Geschrieben am 2. Mai 2012 von für Litmag, Sachen machen

Sachen machen: Auf der Rennbahn

Tiere, die im Kreis rennen

– Isabel Bogdan begibt sich für CULTurMAG ins Handgemenge mit den Dingen und probiert skurrile, abseitige und ganz normale Sachen aus. Diesmal war sie zum Wetten auf der Hunde- und Pferdewettbahn.

„To the dogs?“, werden wir ungläubig gefragt, wenn wir sagen, dass wir zum Hunderennen wollen. Die Rezeptionistin im Hotel, der Tischnachbar im Pub, die Dame in der Touristen-Info, der Friseur, bei dem der Mann nachmittags sitzt – alle gucken uns an, als wären wir nicht ganz dicht. Doch, ja, wir wollen zum Hunderennen. Das scheint irgendwie … anrüchig zu sein oder so. Wir rechtfertigen uns mit der Behauptung, das gäbe es in Deutschland nicht, sind aber gar nicht sicher, ob das wirklich stimmt. (Das Internet weiß es: stimmt, Hunderennen sind in Deutschland verboten. Aus Gründen.)

Vor dem Stadion spricht uns ein zwielichtiger Typ an, ob wir so eine Karte kaufen wollen, kostet nur zehn Pfund, und da sind die 6,50 £ Eintritt drin enthalten, ein Getränk und noch irgendwas, eine Wette oder so, insgesamt sei das fünfzehn Pfund wert und würde nur zehn kosten. Schnäppchen! Och nee, sagen wir, lassma.

Wir haben nämlich zwei Stadtpläne von der Touristeninformation dabei, darauf ist ein Gutschein abgedruckt für freien Eintritt und ein Getränk im Greyhound Stadium. So kommen wir vollkommen kostenlos rein (zehn Pfund Schnäppchen, pah) und sehen uns erstmal um.

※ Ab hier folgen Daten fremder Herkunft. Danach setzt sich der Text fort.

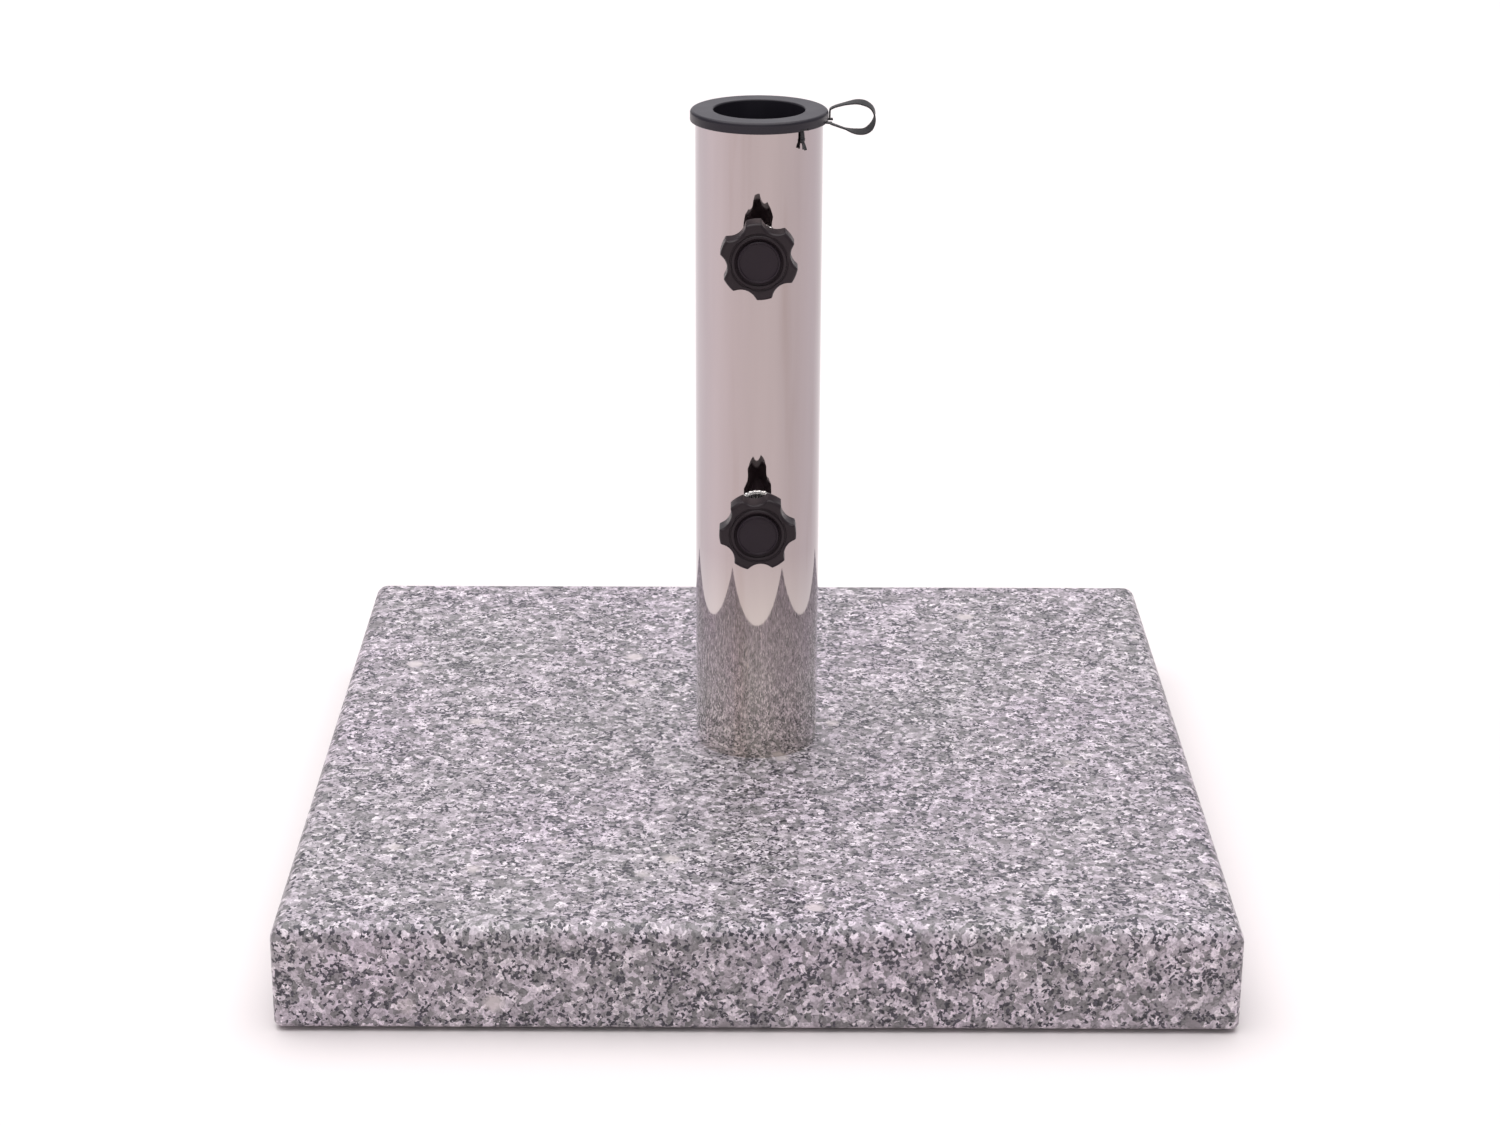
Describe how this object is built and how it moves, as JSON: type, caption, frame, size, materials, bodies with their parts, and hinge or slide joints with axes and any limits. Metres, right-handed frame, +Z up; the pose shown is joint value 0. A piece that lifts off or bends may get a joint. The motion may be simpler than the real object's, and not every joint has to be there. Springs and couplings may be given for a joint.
{
  "type": "parasol base",
  "caption": "Square stone slab with an upright polished tube; a removable plastic collar guides the pole and star knobs clamp it.",
  "frame": {"origin": "under the middle of the slab, on the ground its feet stand on", "axes": "+Z up along the tube, -Y towards the front with the clamp knobs, +X towards the pull strap's side"},
  "size_m": [0.45, 0.45, 0.3932],
  "materials": {
    "granite": "polished fine-grained light grey granite with a lilac tint and dark specks",
    "foot_rubber": "matte black rubber",
    "polished_steel": "mirror-polished stainless steel",
    "plain_steel": "plain welded steel",
    "zinc_steel": "bright zinc-plated steel",
    "plated_steel": "bright plated turned steel",
    "collar_plastic": "dark grey moulded plastic with a fine matte texture",
    "strap_webbing": "dark grey thin woven ribbon",
    "knob_plastic": "black moulded plastic with a satin sheen",
    "cap_plastic": "black moulded plastic, fine matte",
    "pad_nylon": "natural white nylon"
  },
  "bodies": {
    "base": {"granite_slab": "granite", "foot_front_left": "foot_rubber", "foot_front_right": "foot_rubber", "foot_back_left": "foot_rubber", "foot_back_right": "foot_rubber", "pole_tube": "polished_steel", "tube_base_plate": "plain_steel", "weld_nut": "plain_steel", "slab_bolt": "zinc_steel", "slab_washer": "zinc_steel", "lock_washer": "zinc_steel", "upper_bush": "plated_steel", "lower_bush": "plated_steel"},
    "collar": {"pole_collar": "collar_plastic", "pull_strap_band": "strap_webbing", "pull_strap_knot": "strap_webbing", "pull_strap_loop": "strap_webbing"},
    "upper_pad": {"upper_pressure_pad": "pad_nylon"},
    "upper_knob": {"upper_knob_body": "knob_plastic", "upper_knob_cap": "cap_plastic", "upper_knob_screw": "zinc_steel"},
    "lower_pad": {"lower_pressure_pad": "pad_nylon"},
    "lower_knob": {"lower_knob_body": "knob_plastic", "lower_knob_cap": "cap_plastic", "lower_knob_screw": "zinc_steel"}
  },
  "joints": [
    {"name": "collar_lift", "type": "slide", "parent": "base", "child": "collar", "axis": [0, 0, 1], "range_m": [0, 0.06]},
    {"name": "upper_screw_travel", "type": "slide", "parent": "base", "child": "upper_pad", "axis": [0, -1, 0], "range_m": [-0.00355, 0.00655]},
    {"name": "upper_knob_turn", "type": "hinge", "parent": "upper_pad", "child": "upper_knob", "pos_m": [0, -0.05, 0.3265], "axis": [0, -1, 0], "range_deg": [-1008, 1872]},
    {"name": "lower_screw_travel", "type": "slide", "parent": "base", "child": "lower_pad", "axis": [0, -1, 0], "range_m": [-0.00805, 0.00205]},
    {"name": "lower_knob_turn", "type": "hinge", "parent": "lower_pad", "child": "lower_knob", "pos_m": [0, -0.05, 0.1895], "axis": [0, -1, 0], "range_deg": [-2304, 576]}
  ],
  "couplings": [
    {"joint": "upper_screw_travel", "follows": "upper_knob_turn", "m_per_rad": 0.00019894},
    {"joint": "lower_screw_travel", "follows": "lower_knob_turn", "m_per_rad": 0.00019894}
  ]
}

Niedrige Decken, Teppichboden, alles etwas runtergerockt. Die Briten und ihre Teppichböden, auch so ein Thema. Manchmal liegt sogar in Kneipentoiletten Teppichboden. Dieser hier ist besonders räudig, nicht sehr appetitlich, aber es ist ja auch nur der Fußboden. Wir betreten eine Bar, hinten geht es wieder raus: da ist die Rennbahn. Eine Rennbahn wie eine Menschen- oder Pferderennbahn, oval, in der Mitte eine Rasenfläche, die Bahn ist beleuchtet, denn es ist schon dunkel. Um die Bahn herum flitzt in einer Schiene so ein Windbeutel, wie es sie in größer und rot-weiß-gestreift manchmal an Brücken gibt. Ich hatte mich schon gefragt, wie man die Hunde dazu bringt, im Kreis zu rennen – der Jagdtrieb also, sie werden diesem Ding hinterherrennen.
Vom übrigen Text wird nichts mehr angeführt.